[Request]
The data below needs to be returned exactly, line for line.

====== Material supplied ======

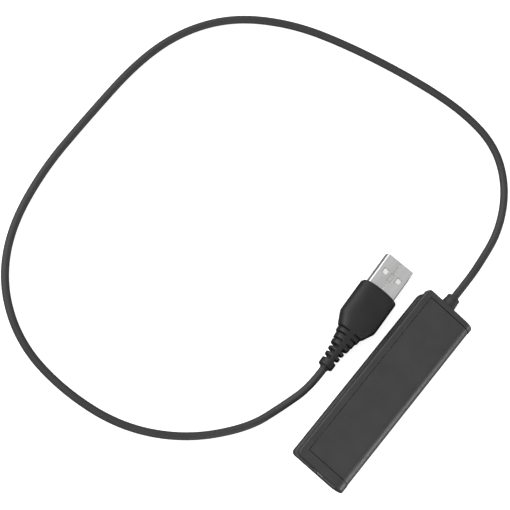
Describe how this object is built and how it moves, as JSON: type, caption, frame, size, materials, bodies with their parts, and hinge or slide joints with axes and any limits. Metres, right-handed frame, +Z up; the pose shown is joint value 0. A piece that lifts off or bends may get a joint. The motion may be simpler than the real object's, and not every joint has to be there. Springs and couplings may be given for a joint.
{
  "type": "usb wifi adapter",
  "caption": "Slim USB wifi adapter: flat case with an inlay panel, one rounded side, a gloss band, a window and a push button, on a thin lead with a USB-A plug.",
  "frame": {"origin": "middle of the underside of the case, on the surface it lies on; the lead and the plug are not counted", "axes": "+Y along the case towards the lead, +X towards the rounded side, +Z up out of the inlay panel"},
  "size_m": [0.1582, 0.1802, 0.009],
  "materials": {
    "case_matte": "fine moulded texture",
    "panel_matte": "fine moulded texture",
    "band_gloss": "polished",
    "lower_matte": "satin",
    "smoked_window": "polished, smoked",
    "button_gloss": "polished",
    "clear_pipe": "clear acrylic",
    "led_body": "clear resin over white",
    "switch_black": "matte",
    "plunger_plastic": "matte",
    "board_green": "solder mask",
    "chip_black": "moulded epoxy",
    "tin_sheet": "tinplate",
    "crystal_can": "satin",
    "ferrite": "ferrite",
    "capacitor_body": "ceramic",
    "resistor_body": "ceramic",
    "antenna_metal": "plated",
    "screw_steel": "zinc plated",
    "solder": "solder",
    "soft_black": "soft matte",
    "cord_black": "soft matte",
    "boot_black": "soft matte",
    "mould_white": "matte",
    "plug_steel": "satin plated",
    "insulator_white": "matte",
    "gold_contact": "gold plated",
    "wire_red": "matte",
    "wire_white": "matte",
    "wire_green": "matte",
    "wire_black": "matte"
  },
  "bodies": {
    "adapter": {"top_cover": "case_matte", "bottom_cover": "lower_matte", "wrap_panel": "panel_matte", "side_band": "band_gloss", "case_screws": "screw_steel", "led_window": "smoked_window", "light_pipe": "clear_pipe", "link_led": "led_body", "switch_body": "switch_black", "main_board": "board_green", "wifi_chip": "chip_black", "shield_frame": "tin_sheet", "shield_lid": "tin_sheet", "crystal": "crystal_can", "regulator_chip": "chip_black", "power_inductor": "ferrite", "chip_capacitors": "capacitor_body", "chip_resistors": "resistor_body", "antenna_left": "antenna_metal", "antenna_right": "antenna_metal", "solder_joints": "solder", "strain_relief": "soft_black", "cable_jacket": "cord_black", "wire_red": "wire_red", "wire_white": "wire_white", "wire_green": "wire_green", "wire_black": "wire_black", "plug_boot": "boot_black", "plug_inner_mould": "mould_white", "plug_shell": "plug_steel", "plug_insulator": "insulator_white", "power_contacts": "gold_contact", "data_contacts": "gold_contact", "plug_wires": "wire_red"},
    "button": {"wps_button": "button_gloss", "switch_plunger": "plunger_plastic"}
  },
  "joints": [
    {"name": "button_press", "type": "slide", "parent": "adapter", "child": "button", "axis": [0, 1, 0], "range_m": [0, 0.0004], "stiffness_N_per_m": 800}
  ]
}
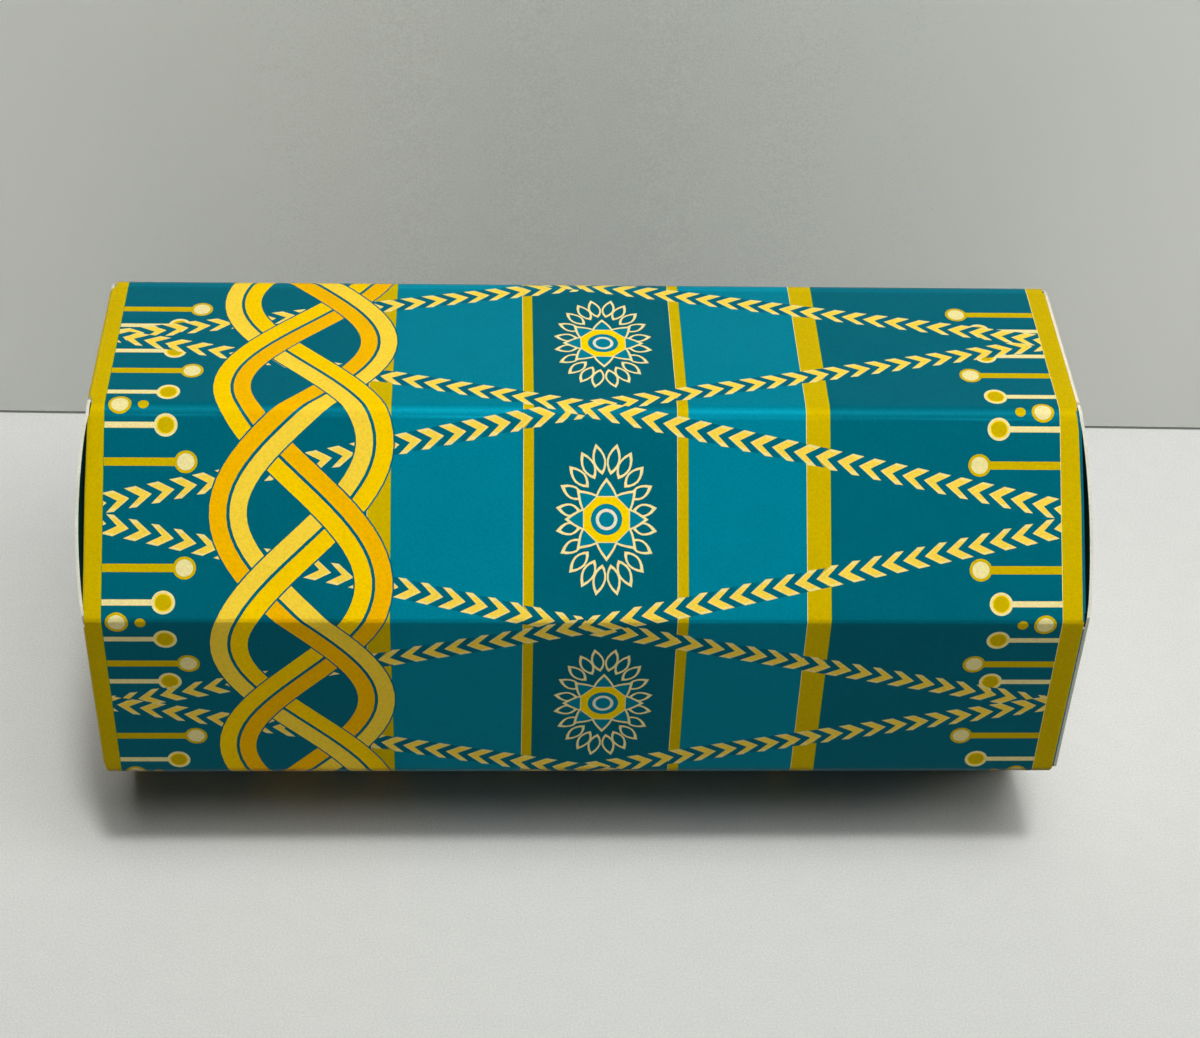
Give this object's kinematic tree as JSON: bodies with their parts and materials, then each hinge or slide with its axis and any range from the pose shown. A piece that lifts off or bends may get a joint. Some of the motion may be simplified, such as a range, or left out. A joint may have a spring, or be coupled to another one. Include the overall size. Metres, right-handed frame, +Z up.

======

[Written solution]
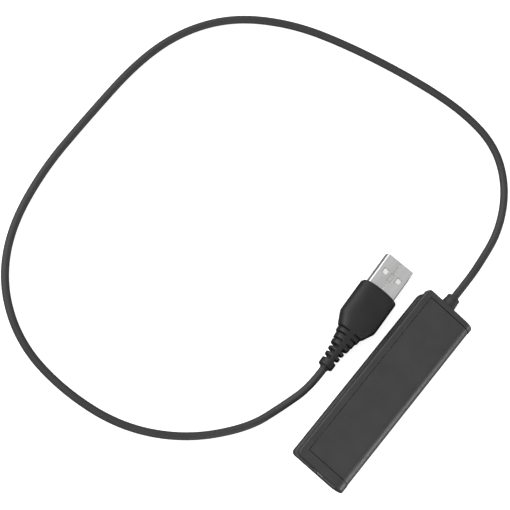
Describe how this object is built and how it moves, as JSON: type, caption, frame, size, materials, bodies with their parts, and hinge or slide joints with axes and any limits. Metres, right-handed frame, +Z up; the pose shown is joint value 0. A piece that lifts off or bends may get a joint. The motion may be simpler than the real object's, and not every joint has to be there. Springs and couplings may be given for a joint.
{
  "type": "usb wifi adapter",
  "caption": "Slim USB wifi adapter: flat case with an inlay panel, one rounded side, a gloss band, a window and a push button, on a thin lead with a USB-A plug.",
  "frame": {"origin": "middle of the underside of the case, on the surface it lies on; the lead and the plug are not counted", "axes": "+Y along the case towards the lead, +X towards the rounded side, +Z up out of the inlay panel"},
  "size_m": [0.1582, 0.1802, 0.009],
  "materials": {
    "case_matte": "fine moulded texture",
    "panel_matte": "fine moulded texture",
    "band_gloss": "polished",
    "lower_matte": "satin",
    "smoked_window": "polished, smoked",
    "button_gloss": "polished",
    "clear_pipe": "clear acrylic",
    "led_body": "clear resin over white",
    "switch_black": "matte",
    "plunger_plastic": "matte",
    "board_green": "solder mask",
    "chip_black": "moulded epoxy",
    "tin_sheet": "tinplate",
    "crystal_can": "satin",
    "ferrite": "ferrite",
    "capacitor_body": "ceramic",
    "resistor_body": "ceramic",
    "antenna_metal": "plated",
    "screw_steel": "zinc plated",
    "solder": "solder",
    "soft_black": "soft matte",
    "cord_black": "soft matte",
    "boot_black": "soft matte",
    "mould_white": "matte",
    "plug_steel": "satin plated",
    "insulator_white": "matte",
    "gold_contact": "gold plated",
    "wire_red": "matte",
    "wire_white": "matte",
    "wire_green": "matte",
    "wire_black": "matte"
  },
  "bodies": {
    "adapter": {"top_cover": "case_matte", "bottom_cover": "lower_matte", "wrap_panel": "panel_matte", "side_band": "band_gloss", "case_screws": "screw_steel", "led_window": "smoked_window", "light_pipe": "clear_pipe", "link_led": "led_body", "switch_body": "switch_black", "main_board": "board_green", "wifi_chip": "chip_black", "shield_frame": "tin_sheet", "shield_lid": "tin_sheet", "crystal": "crystal_can", "regulator_chip": "chip_black", "power_inductor": "ferrite", "chip_capacitors": "capacitor_body", "chip_resistors": "resistor_body", "antenna_left": "antenna_metal", "antenna_right": "antenna_metal", "solder_joints": "solder", "strain_relief": "soft_black", "cable_jacket": "cord_black", "wire_red": "wire_red", "wire_white": "wire_white", "wire_green": "wire_green", "wire_black": "wire_black", "plug_boot": "boot_black", "plug_inner_mould": "mould_white", "plug_shell": "plug_steel", "plug_insulator": "insulator_white", "power_contacts": "gold_contact", "data_contacts": "gold_contact", "plug_wires": "wire_red"},
    "button": {"wps_button": "button_gloss", "switch_plunger": "plunger_plastic"}
  },
  "joints": [
    {"name": "button_press", "type": "slide", "parent": "adapter", "child": "button", "axis": [0, 1, 0], "range_m": [0, 0.0004], "stiffness_N_per_m": 800}
  ]
}
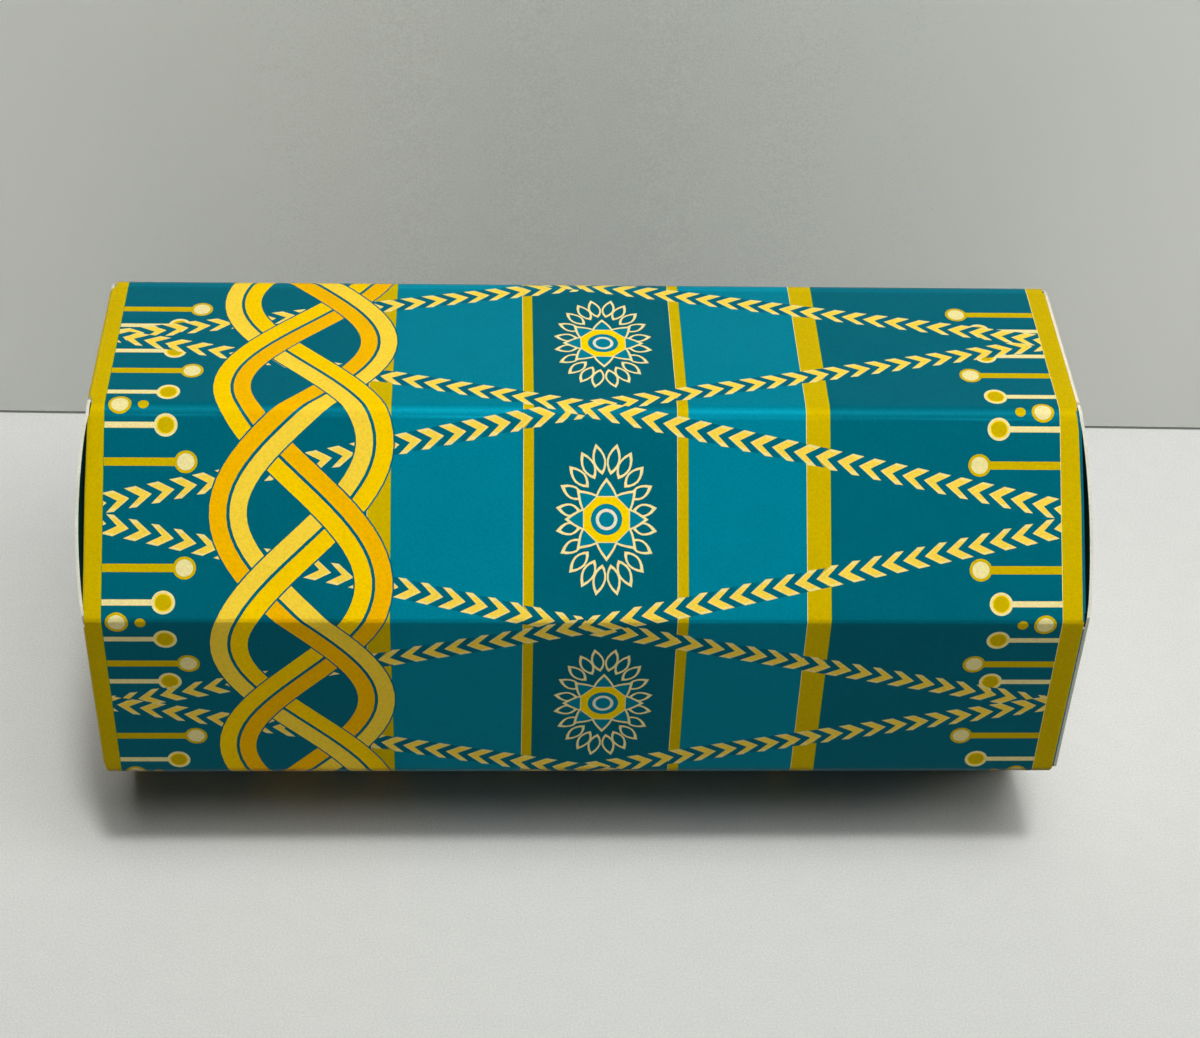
Give this object's kinematic tree as JSON: bodies with their parts and materials, then each hinge or slide with its axis and any range from the pose shown. A piece that lifts off or bends may get a joint. Some of the motion may be simplified, such as a range, or left out. A joint may have a spring, or be coupled to another one. Include the overall size. Metres, right-handed frame, +Z up.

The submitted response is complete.